● **Source excerpt**:
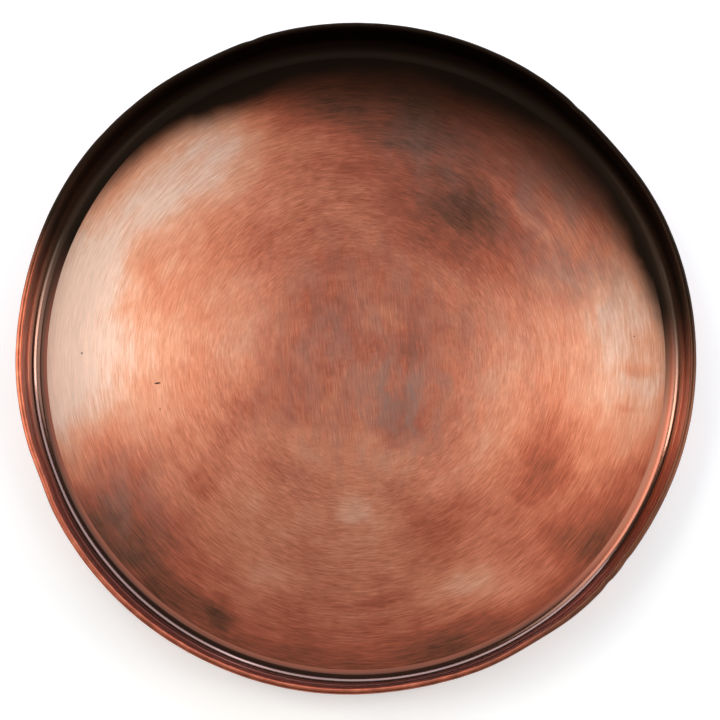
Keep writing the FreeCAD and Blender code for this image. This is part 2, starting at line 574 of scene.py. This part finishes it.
# Pits and short scratches, in the same form.
PITS = (
    (-184, 8, 0.8, 0.9, 0.7),
    (-133.5, -13.4, 2.6, 0.7, 0.95),
    (-132, -31, 0.6, 0.6, 0.8),
    (187, 11, 0.8, 0.6, 0.6),
)


def warped(graph, around):
    """The place, pushed about so that no patch has an even outline."""
    wave, push = 34.0, 26.0
    warp = graph.tree.nodes.new("ShaderNodeTexNoise")
    graph.feed(warp.inputs["Vector"], around.place)
    warp.inputs["Scale"].default_value = 1 / wave
    warp.inputs["Detail"].default_value = 3.0
    shift = graph.vector("SUBTRACT", warp.outputs["Color"], (0.5, 0.5, 0.5))
    return graph.vector("ADD", around.place, graph.vector("MULTIPLY", shift, (push, push, 0)))


def spots(graph, place, rows, inner=0.15, outer=1.35):
    """The sum of soft oval patches, each laid along the tray's rings.

    A patch is full as far as inner half widths from its centre, and gone at outer.
    """
    total = 0.0
    endless = 1000.0
    for x, y, outwards, length, strength in rows:
        node = graph.tree.nodes.new("ShaderNodeMapping")
        node.vector_type = "TEXTURE"
        graph.feed(node.inputs["Vector"], place)
        node.inputs["Location"].default_value = (x, y, 0.0)
        node.inputs["Rotation"].default_value = (0.0, 0.0, math.atan2(y, x))
        node.inputs["Scale"].default_value = (outwards, length, endless)
        away = graph.vector("LENGTH", node.outputs[0], output=1)
        total = graph.sum(graph.span(away, inner, outer, strength, 0.0), total)
    return total


def tray_tone(graph, around, place):
    """How light the copper is, from 0, burnt black, to 1, freshly burnished, with painted
    highlight laid in along the side lights' line.
    """
    # Partly rubbed, partly painted highlight: lighter towards the two ends of its width, along the
    # line of the side lights, and more so further out.
    middle, rub_and_highlight = 0.47, 0.36
    across = graph.math("POWER", graph.math("ABSOLUTE", around.facing(-7.0)), 2.6)
    ends = graph.math("MULTIPLY", across, graph.span(around.radius, 30, 190))
    tone = graph.math("MULTIPLY_ADD", ends, rub_and_highlight, third=middle)
    # Lighter patches, partly wear and partly painted highlight.
    tone = graph.sum(tone, spots(graph, place, WORN_AND_HIGHLIT))
    tone = graph.math("SUBTRACT", tone, spots(graph, place, STAINED))

    clouds = graph.noise(place, 1 / 60, 5.0, 0.58)
    swept = graph.noise(around.rings(7.0, 34.0), 1.0, 3.0, 0.6)
    tone = graph.sum(tone, graph.spread(clouds, -0.11, 0.11))
    tone = graph.sum(tone, graph.spread(swept, -0.05, 0.05))

    # Darker close to the corner on the near side.
    near_edge = graph.span(around.away_from(-2.0, 26.0), 206, 234, 1.0, 0.58)
    return graph.math("MULTIPLY", tone, near_edge)


def far_wall_shadow(graph, around, place):
    """1 where a painted shadow of the far wall lies black on the floor, in a crescent along its
    far edge.

    It lies outside a circle set off towards the near side. Its edge is sharp at the crescent's
    tips and soft in the middle, and wanders a little.
    """
    edge = 232.0
    ragged = graph.spread(graph.noise(place, 1 / 60, 3.0, 0.5), -4.0, 4.0)
    away = graph.sum(around.away_from(-14.0, -48.0), ragged)
    soft = graph.span(around.facing(65.15), 0.66, 1.0, 7.0, 24.0)
    start = graph.math("MULTIPLY_ADD", soft, -1.6, third=edge)
    return graph.span(away, start, graph.sum(soft, edge))


def far_side_shade(graph, around):
    """1 where painted shade makes the corner, the wall and the rim black, on the far side of the
    tray.
    """
    return graph.span(around.facing(81.4), -0.12, 0.30)


def copper_colour(graph, tone):
    """The colour of bare copper that is as light as this tone."""
    ramp = graph.tree.nodes.new("ShaderNodeValToRGB")
    stops = ramp.color_ramp.elements
    while len(stops) < len(COPPER_TONES):
        stops.new(0.5)
    for stop, (position, colour) in zip(stops, COPPER_TONES):
        stop.position = position
        stop.color = colour
    graph.feed(ramp.inputs[0], tone)
    return ramp.outputs[0]


def brushed_grain(graph, around):
    """Fine scratches: straight strokes in the middle, rings further out."""
    per_mm, lean, stroke_length = 1.35, 0.12, 15.0
    strokes = graph.combine(
        graph.math("MULTIPLY_ADD", around.y, lean, third=graph.math("MULTIPLY", around.x, per_mm)),
        graph.math("MULTIPLY", around.y, 1 / stroke_length),
        0.0,
    )
    straight = graph.noise(strokes, 1.0, 3.0, 0.65)
    ringed = graph.noise(around.rings(0.75, 9.0, 2.0), 1.0, 3.0, 0.65)
    return graph.blend(graph.span(around.radius, 35, 95), straight, ringed)


def dull_film(graph, place):
    """How thick the grey-brown film is: torn patches, longer from near to far than across."""
    width, length = 14.0, 34.0
    patches = graph.vector("MULTIPLY", place, (1 / width, 1 / length, 0.0))
    torn = graph.span(graph.noise(patches, 1.0, 5.0, 0.62), 0.30, 0.72, 0.15, 1.0)
    return graph.math("MULTIPLY", torn, spots(graph, place, DULL))


def floor_finish():
    """The satin floor: brushed, worn, stained, filmed over and pitted, with a painted highlight
    along the side lights' line and a painted shadow of the far wall along its far edge.
    """
    graph = Graph("copper_brushed_floor")
    around = Round(graph)
    grain = brushed_grain(graph, around)
    place = warped(graph, around)
    tone = graph.span(grain, 0.25, 0.75, -0.09, 0.09, smooth=False)
    tone = graph.sum(tray_tone(graph, around, place), tone)
    colour = graph.mix(dull_film(graph, place), copper_colour(graph, tone), GREY_BROWN)
    shade = graph.span(grain, 0.28, 0.72, 0.84, 1.06, smooth=False)
    colour = graph.mix(1.0, colour, graph.combine(shade, shade, shade), "MULTIPLY")
    # Painted shadow of the far wall: near-black along the floor's far edge.
    colour = graph.mix(far_wall_shadow(graph, around, place), colour, SHADE_AND_PIT_BLACK)
    colour = graph.mix(spots(graph, around.place, PITS, 0.6, 1.0), colour, SHADE_AND_PIT_BLACK)
    shader = graph.shader.inputs
    graph.feed(shader["Base Color"], colour)
    graph.feed(shader["Roughness"], graph.span(grain, 0.25, 0.75, 0.46, 0.54, smooth=False))
    # The rings spread a highlight outwards; in the middle the strokes cross and it is round.
    graph.feed(shader["Anisotropic"], graph.span(around.radius, 0, 150, 0.0, 0.66))
    graph.feed(shader["Tangent"], around.heading)
    graph.feed(shader["Normal"], graph.bump(grain, 0.004 * MM))
    return graph.material


def inside_finish():
    """The glossy dark corner, and the redder satin wall above it."""
    graph = Graph("copper_corner_and_wall")
    around = Round(graph)
    clouds = graph.noise(around.place, 1 / 40, 4.0, 0.6)
    fine = graph.noise(around.rings(1.0, 40.0, 2.0), 1.0, 3.0, 0.6)
    on_wall = graph.span(around.z, 6.0, 10.0)
    edge = FLOOR_RADIUS / MM
    polished, satin = 0.16, 0.42
    # On the right the floor's satin runs on into the corner.
    right = graph.span(around.facing(0.0), 0.5, 0.95)
    left_tone = graph.span(around.radius, edge, edge + 6, 0.36, 0.10)
    right_tone = graph.span(around.radius, edge + 1, edge + 8, 0.70, 0.16)
    corner_tone = graph.blend(right, left_tone, right_tone)
    tone = graph.blend(on_wall, corner_tone, graph.span(clouds, 0.3, 0.7, 0.30, 0.38))
    tone = graph.sum(tone, graph.span(fine, 0.25, 0.75, -0.04, 0.04, smooth=False))
    # Painted shade: the far side's corner and wall are made near-black.
    far_shade = far_side_shade(graph, around)
    shader = graph.shader.inputs
    graph.feed(shader["Base Color"], graph.mix(far_shade, copper_colour(graph, tone), SHADE_AND_PIT_BLACK))
    run_on = graph.span(around.radius, edge + 2, edge + 7, satin, polished)
    matt = graph.math("MAXIMUM", on_wall, far_shade)
    graph.feed(shader["Roughness"], graph.blend(matt, graph.blend(right, polished, run_on), satin))
    graph.feed(shader["Coat Weight"], graph.blend(far_shade, 1.0, 0.04))
    shader["Coat Roughness"].default_value = 0.06
    graph.feed(shader["Normal"], graph.bump(clouds, 0.15 * MM))
    return graph.material


def rim_finish():
    """The roll: a painted highlight along its crest, painted shade on its flanks."""
    graph = Graph("copper_rolled_rim")
    around = Round(graph)
    clouds = graph.noise(around.place, 1 / 14, 4.0, 0.6)
    top = HEIGHT / MM
    flank, crest = top - 2.6, top - 0.3
    # Painted highlight on the crest, painted shade on the flanks.
    tone = graph.span(around.z, flank, crest, 0.10, 0.44)
    tone = graph.sum(tone, graph.spread(clouds, -0.12, 0.12))
    # The roll is darker towards the right.
    tone = graph.math("MULTIPLY", tone, graph.span(around.facing(0.0), 0.1, 0.8, 1.0, 0.35))
    # Painted shade: the far side of the roll is made near-black.
    far_shade = far_side_shade(graph, around)
    shader = graph.shader.inputs
    graph.feed(shader["Base Color"], graph.mix(far_shade, copper_colour(graph, tone), SHADE_AND_PIT_BLACK))
    graph.feed(shader["Roughness"], graph.spread(clouds, 0.34, 0.46))
    graph.feed(shader["Normal"], graph.bump(clouds, 0.1 * MM))
    return graph.material


def outside_finish():
    """The outside and the underside: planished facets under a brown patina."""
    graph = Graph("copper_planished_outside")
    around = Round(graph)
    facet_size = 8.5
    facets = graph.tree.nodes.new("ShaderNodeTexVoronoi")
    graph.feed(facets.inputs["Vector"], around.place)
    facets.feature = "SMOOTH_F1"
    facets.inputs["Scale"].default_value = 1 / facet_size
    facets.inputs["Smoothness"].default_value = 0.35
    clouds = graph.noise(around.place, 1 / 45, 5.0, 0.6)
    tone = graph.span(clouds, 0.32, 0.68, 0.22, 0.46, smooth=False)
    worn = graph.span(facets.outputs["Distance"], 0.0, 0.6, 0.06, -0.04)
    shader = graph.shader.inputs
    graph.feed(shader["Base Color"], copper_colour(graph, graph.sum(tone, worn)))
    graph.feed(shader["Roughness"], graph.spread(clouds, 0.28, 0.42))
    graph.feed(shader["Normal"], graph.bump(facets.outputs["Distance"], 0.35 * MM))
    return graph.material


def wire_finish():
    """Drawn steel with spots of rust. The roll hides it."""
    steel, rusty = (0.36, 0.35, 0.34, 1.0), (0.20, 0.10, 0.06, 1.0)
    graph = Graph("steel_wire_drawn")
    rust = graph.span(graph.noise(graph.place(), 1 / 6, 4.0, 0.6), 0.45, 0.7)
    shader = graph.shader.inputs
    graph.feed(shader["Base Color"], graph.mix(rust, steel, rusty))
    graph.feed(shader["Roughness"], graph.span(rust, 0.0, 1.0, 0.35, 0.7))
    return graph.material


def stage_finish():
    """Matt and nearly white. It glows a little, to be as even as a lit table."""
    darker, lighter = (0.83, 0.83, 0.83, 1.0), (0.86, 0.86, 0.86, 1.0)
    graph = Graph("pale_floor", metallic=0.0)
    grain = graph.noise(graph.place(), 1 / 40, 4.0, 0.5)
    shader = graph.shader.inputs
    graph.feed(shader["Base Color"], graph.mix(grain, darker, lighter))
    shader["Roughness"].default_value = 0.9
    shader["Emission Color"].default_value = (1.0, 1.0, 1.0, 1.0)
    shader["Emission Strength"].default_value = 0.36
    return graph.material


# ---------------------------------------------------------------- studio


SKY = (0.68, 0.80, 1.0)
DAYLIGHT = (1.0, 0.97, 0.92)
# Windows round the tray: bearing and width in degrees, radiance, tint.
WINDOWS = (
    (-1, 26, 7.6, DAYLIGHT),
    (42, 58, 3.6, SKY),
    (100, 58, 4.1, SKY),
    (170, 30, 8.0, DAYLIGHT),
)
WINDOW_ELEVATION = 28.0
WINDOW_HEIGHT = 16.0
# Softboxes higher up, one on each side: bearing and width in degrees, radiance.
SOFTBOXES = ((-12, 44, 1.8), (160, 60, 2.3))
SOFTBOX_ELEVATION = 52.0
SOFTBOX_HEIGHT = 20.0
# The studio's walls look white, but send little light to the tray.
WALL_TINT = (1.0, 0.97, 0.95, 1.0)
WALL_LIGHT = 0.10
WALL_LOOK = 1.0


def make_stage():
    half = 30.0
    corners = [(-half, -half, 0.0), (half, -half, 0.0), (half, half, 0.0), (-half, half, 0.0)]
    floor = new_object("pale_floor", corners, [(0, 1, 2, 3)])
    floor.data.materials.append(stage_finish())


def softbox(name, bearing, elevation, width, height, radiance, tint=(1.0, 1.0, 1.0)):
    """A panel of light that faces the tray and that the camera doesn't see.

    Its place and its size are angles, in degrees, seen from the tray.
    """
    away = 3.0
    side = math.radians(bearing)
    rise = math.radians(elevation)
    towards = Vector(
        (math.cos(side) * math.cos(rise), math.sin(side) * math.cos(rise), math.sin(rise))
    )
    lamp = bpy.data.lights.new(name, "AREA")
    lamp.shape = "RECTANGLE"
    lamp.size = 2 * away * math.tan(math.radians(width) / 2)
    lamp.size_y = 2 * away * math.tan(math.radians(height) / 2)
    lamp.energy = radiance * math.pi * lamp.size * lamp.size_y
    lamp.color = tint
    made = bpy.data.objects.new(name, lamp)
    made.location = towards * away
    made.rotation_euler = (-towards).to_track_quat("-Z", "Y").to_euler()
    made.visible_camera = False
    bpy.context.scene.collection.objects.link(made)


def make_lights():
    for index, (bearing, width, radiance, tint) in enumerate(WINDOWS):
        name = f"window_{index}"
        softbox(name, bearing, WINDOW_ELEVATION, width, WINDOW_HEIGHT, radiance, tint)
    for index, (bearing, width, radiance) in enumerate(SOFTBOXES):
        name = f"softbox_{index}"
        softbox(name, bearing, SOFTBOX_ELEVATION, width, SOFTBOX_HEIGHT, radiance, DAYLIGHT)
    softbox("overhead", bearing=90.0, elevation=87.0, width=44.0, height=36.0, radiance=0.46)


def make_walls():
    world = bpy.data.worlds.new("studio")
    bpy.context.scene.world = world
    world.use_nodes = True
    backdrop = world.node_tree.nodes["Background"]
    backdrop.inputs["Color"].default_value = WALL_TINT
    path = world.node_tree.nodes.new("ShaderNodeLightPath")
    strength = world.node_tree.nodes.new("ShaderNodeMapRange")
    strength.inputs["To Min"].default_value = WALL_LIGHT
    strength.inputs["To Max"].default_value = WALL_LOOK
    world.node_tree.links.new(path.outputs["Is Camera Ray"], strength.inputs["Value"])
    world.node_tree.links.new(strength.outputs["Result"], backdrop.inputs["Strength"])


def make_camera():
    """A long lens above the tray, leaning a little to the near side, as in the photo."""
    tilt = math.radians(8.2)
    swing = math.radians(-1.3)
    distance = 1.75
    lens = bpy.data.cameras.new("camera")
    lens.sensor_width = 36.0
    lens.lens = 132.5
    lens.clip_start = 0.05
    lens.clip_end = 100.0
    camera = bpy.data.objects.new("camera", lens)
    aim = Vector((0.0024, -0.0048, HEIGHT))
    back = Vector(
        (math.sin(tilt) * math.sin(swing), -math.sin(tilt) * math.cos(swing), math.cos(tilt))
    )
    camera.location = aim + back * distance
    camera.rotation_euler = (-back).to_track_quat("-Z", "Y").to_euler()
    bpy.context.scene.collection.objects.link(camera)
    bpy.context.scene.camera = camera


# ---------------------------------------------------------------- assembly


def build():
    make_camera()
    make_lights()
    make_walls()
    make_stage()

    pan = make_pan(
        {
            "floor": floor_finish(),
            "inside": inside_finish(),
            "rim": rim_finish(),
            "outside": outside_finish(),
        }
    )
    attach(pan, "root")
    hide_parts("tray_pan")

    wire = make_wire()
    wire.data.materials.append(wire_finish())
    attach(wire, "root")
    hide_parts("rim_wire")


build()
bpy.context.scene.view_settings.view_transform = "Standard"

● **Instruction**: Read the data above and count the lines that include "this". Answer only with the count.

● **Final answer**: 2